Records
=-=-=-=-=

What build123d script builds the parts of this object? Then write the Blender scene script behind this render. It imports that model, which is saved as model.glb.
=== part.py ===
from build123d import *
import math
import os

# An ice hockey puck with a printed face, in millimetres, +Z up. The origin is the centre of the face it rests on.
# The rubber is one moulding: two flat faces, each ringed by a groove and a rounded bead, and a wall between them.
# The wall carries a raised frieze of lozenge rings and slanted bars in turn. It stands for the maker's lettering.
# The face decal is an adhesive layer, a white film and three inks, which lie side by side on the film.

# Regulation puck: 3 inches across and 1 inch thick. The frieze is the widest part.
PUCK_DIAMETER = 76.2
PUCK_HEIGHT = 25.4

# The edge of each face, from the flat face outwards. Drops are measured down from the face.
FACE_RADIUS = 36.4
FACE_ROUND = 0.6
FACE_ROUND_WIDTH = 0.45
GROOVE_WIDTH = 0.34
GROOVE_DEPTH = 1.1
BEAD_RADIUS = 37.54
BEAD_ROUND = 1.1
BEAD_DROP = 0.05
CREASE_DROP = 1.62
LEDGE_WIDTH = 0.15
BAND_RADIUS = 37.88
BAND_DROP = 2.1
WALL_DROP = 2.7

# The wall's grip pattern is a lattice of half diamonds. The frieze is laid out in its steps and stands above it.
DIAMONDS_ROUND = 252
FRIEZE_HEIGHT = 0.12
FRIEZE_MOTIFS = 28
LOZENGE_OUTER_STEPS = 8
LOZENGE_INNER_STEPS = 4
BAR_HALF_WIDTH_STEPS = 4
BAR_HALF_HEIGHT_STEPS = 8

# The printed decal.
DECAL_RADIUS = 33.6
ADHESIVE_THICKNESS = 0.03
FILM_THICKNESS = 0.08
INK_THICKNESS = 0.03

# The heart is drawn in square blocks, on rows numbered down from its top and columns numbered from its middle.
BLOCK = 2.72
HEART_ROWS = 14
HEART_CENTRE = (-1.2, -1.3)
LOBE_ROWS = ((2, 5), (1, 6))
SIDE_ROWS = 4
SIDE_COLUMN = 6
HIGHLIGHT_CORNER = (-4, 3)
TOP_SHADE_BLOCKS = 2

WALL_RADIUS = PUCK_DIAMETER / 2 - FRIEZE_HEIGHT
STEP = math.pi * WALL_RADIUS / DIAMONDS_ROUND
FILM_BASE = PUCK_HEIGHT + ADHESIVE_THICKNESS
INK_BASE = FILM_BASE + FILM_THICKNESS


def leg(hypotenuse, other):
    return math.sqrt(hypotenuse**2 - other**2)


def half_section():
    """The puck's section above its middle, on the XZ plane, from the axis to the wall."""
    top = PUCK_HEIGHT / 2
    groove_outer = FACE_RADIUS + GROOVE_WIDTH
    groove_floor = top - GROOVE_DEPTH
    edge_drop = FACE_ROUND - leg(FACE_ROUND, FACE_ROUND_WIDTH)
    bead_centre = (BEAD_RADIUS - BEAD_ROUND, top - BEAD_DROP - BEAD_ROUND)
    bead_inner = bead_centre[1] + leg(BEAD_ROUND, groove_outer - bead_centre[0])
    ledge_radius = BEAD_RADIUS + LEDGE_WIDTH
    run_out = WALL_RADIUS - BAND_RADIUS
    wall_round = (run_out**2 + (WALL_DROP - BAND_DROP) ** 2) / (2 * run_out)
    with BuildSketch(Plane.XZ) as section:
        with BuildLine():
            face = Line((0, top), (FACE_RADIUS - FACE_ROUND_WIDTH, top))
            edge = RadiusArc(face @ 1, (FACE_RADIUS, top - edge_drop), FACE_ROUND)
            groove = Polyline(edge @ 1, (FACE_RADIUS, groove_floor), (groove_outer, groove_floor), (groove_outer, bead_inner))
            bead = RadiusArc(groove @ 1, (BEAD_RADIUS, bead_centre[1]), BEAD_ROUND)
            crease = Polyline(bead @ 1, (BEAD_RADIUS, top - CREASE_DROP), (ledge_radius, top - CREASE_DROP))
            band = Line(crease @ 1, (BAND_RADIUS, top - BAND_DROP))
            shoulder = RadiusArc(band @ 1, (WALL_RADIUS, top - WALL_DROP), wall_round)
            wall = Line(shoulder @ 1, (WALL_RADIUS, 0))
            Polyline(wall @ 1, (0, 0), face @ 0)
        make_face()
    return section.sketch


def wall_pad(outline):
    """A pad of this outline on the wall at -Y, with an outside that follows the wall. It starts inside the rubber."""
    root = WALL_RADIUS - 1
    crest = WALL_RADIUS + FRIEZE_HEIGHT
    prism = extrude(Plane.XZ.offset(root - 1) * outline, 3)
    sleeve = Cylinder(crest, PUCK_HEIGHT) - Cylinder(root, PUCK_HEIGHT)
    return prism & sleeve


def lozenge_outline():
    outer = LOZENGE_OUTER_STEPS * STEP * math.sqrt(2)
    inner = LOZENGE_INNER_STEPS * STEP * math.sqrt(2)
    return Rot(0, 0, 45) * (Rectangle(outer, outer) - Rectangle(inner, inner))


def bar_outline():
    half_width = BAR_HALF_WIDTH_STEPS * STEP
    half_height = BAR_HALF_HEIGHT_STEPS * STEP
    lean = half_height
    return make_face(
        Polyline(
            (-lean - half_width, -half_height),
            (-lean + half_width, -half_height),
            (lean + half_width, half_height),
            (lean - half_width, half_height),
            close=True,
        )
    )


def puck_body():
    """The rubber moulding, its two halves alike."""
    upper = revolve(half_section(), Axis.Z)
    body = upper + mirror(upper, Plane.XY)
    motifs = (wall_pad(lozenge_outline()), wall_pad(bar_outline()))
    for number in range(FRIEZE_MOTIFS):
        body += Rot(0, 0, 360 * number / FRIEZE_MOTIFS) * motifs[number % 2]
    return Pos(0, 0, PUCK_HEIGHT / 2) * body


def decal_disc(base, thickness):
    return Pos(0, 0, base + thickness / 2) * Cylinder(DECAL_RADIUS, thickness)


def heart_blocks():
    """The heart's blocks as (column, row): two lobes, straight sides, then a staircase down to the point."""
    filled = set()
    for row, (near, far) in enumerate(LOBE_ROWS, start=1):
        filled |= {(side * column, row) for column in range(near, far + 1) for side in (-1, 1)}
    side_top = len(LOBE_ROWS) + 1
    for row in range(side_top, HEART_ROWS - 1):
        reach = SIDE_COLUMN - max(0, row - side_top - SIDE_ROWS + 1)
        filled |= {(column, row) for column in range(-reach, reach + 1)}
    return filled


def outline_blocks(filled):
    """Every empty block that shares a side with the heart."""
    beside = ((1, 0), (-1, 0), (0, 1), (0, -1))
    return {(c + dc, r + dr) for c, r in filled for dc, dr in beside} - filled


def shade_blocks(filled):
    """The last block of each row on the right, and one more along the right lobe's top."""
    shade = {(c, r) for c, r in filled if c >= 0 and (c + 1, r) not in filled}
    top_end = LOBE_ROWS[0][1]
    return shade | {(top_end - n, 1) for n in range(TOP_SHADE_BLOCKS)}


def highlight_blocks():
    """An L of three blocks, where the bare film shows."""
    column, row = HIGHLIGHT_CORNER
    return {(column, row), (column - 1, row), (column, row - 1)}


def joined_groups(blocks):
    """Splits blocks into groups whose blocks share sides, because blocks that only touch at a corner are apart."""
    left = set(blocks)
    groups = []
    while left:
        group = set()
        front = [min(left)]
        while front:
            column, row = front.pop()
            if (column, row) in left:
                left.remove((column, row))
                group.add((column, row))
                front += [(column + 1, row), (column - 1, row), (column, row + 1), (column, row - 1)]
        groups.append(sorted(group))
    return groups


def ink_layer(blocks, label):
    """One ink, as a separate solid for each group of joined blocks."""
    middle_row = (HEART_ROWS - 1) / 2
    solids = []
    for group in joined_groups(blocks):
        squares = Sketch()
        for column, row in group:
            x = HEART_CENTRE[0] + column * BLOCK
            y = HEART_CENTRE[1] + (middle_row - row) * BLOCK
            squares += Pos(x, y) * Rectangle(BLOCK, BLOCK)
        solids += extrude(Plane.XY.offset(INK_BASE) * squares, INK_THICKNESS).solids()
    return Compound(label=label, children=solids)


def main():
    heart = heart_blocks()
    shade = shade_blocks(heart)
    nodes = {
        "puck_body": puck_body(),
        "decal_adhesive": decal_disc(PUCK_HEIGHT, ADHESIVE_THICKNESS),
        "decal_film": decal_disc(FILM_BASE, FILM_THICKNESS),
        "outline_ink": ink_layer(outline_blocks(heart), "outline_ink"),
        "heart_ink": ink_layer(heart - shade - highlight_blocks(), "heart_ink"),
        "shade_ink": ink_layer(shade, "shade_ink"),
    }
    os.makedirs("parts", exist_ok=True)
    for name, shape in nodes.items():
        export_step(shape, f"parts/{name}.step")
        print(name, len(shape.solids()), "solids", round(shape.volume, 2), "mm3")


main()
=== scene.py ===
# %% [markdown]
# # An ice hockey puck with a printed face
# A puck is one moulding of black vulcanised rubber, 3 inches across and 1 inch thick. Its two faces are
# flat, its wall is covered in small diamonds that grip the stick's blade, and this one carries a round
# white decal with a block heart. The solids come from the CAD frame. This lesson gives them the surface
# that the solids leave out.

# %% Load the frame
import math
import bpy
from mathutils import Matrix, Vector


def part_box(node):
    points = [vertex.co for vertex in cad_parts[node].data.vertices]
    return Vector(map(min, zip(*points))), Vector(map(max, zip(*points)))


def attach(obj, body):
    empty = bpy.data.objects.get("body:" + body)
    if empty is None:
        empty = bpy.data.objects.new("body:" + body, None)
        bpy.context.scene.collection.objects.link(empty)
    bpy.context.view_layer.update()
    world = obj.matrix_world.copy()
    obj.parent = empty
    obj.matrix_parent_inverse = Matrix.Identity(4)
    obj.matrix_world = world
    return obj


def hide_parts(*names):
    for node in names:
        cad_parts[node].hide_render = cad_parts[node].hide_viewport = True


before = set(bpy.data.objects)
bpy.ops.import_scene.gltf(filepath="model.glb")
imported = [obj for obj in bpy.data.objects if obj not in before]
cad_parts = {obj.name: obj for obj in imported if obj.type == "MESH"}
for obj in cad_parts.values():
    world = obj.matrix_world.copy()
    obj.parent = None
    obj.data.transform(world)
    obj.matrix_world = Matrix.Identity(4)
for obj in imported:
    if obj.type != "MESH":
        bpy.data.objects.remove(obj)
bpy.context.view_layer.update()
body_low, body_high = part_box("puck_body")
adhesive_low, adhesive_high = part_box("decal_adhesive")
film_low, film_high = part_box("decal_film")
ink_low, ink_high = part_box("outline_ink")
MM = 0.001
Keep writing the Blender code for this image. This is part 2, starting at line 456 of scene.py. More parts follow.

=-=-=-=-=

Prompt
Copy out only the lines above from the one with "in imported if" to the one with "obj.matrix_world = Matrix.Identity(4)", inclusive, exactly as they stand.

Final result
cad_parts = {obj.name: obj for obj in imported if obj.type == "MESH"}
for obj in cad_parts.values():
    world = obj.matrix_world.copy()
    obj.parent = None
    obj.data.transform(world)
    obj.matrix_world = Matrix.Identity(4)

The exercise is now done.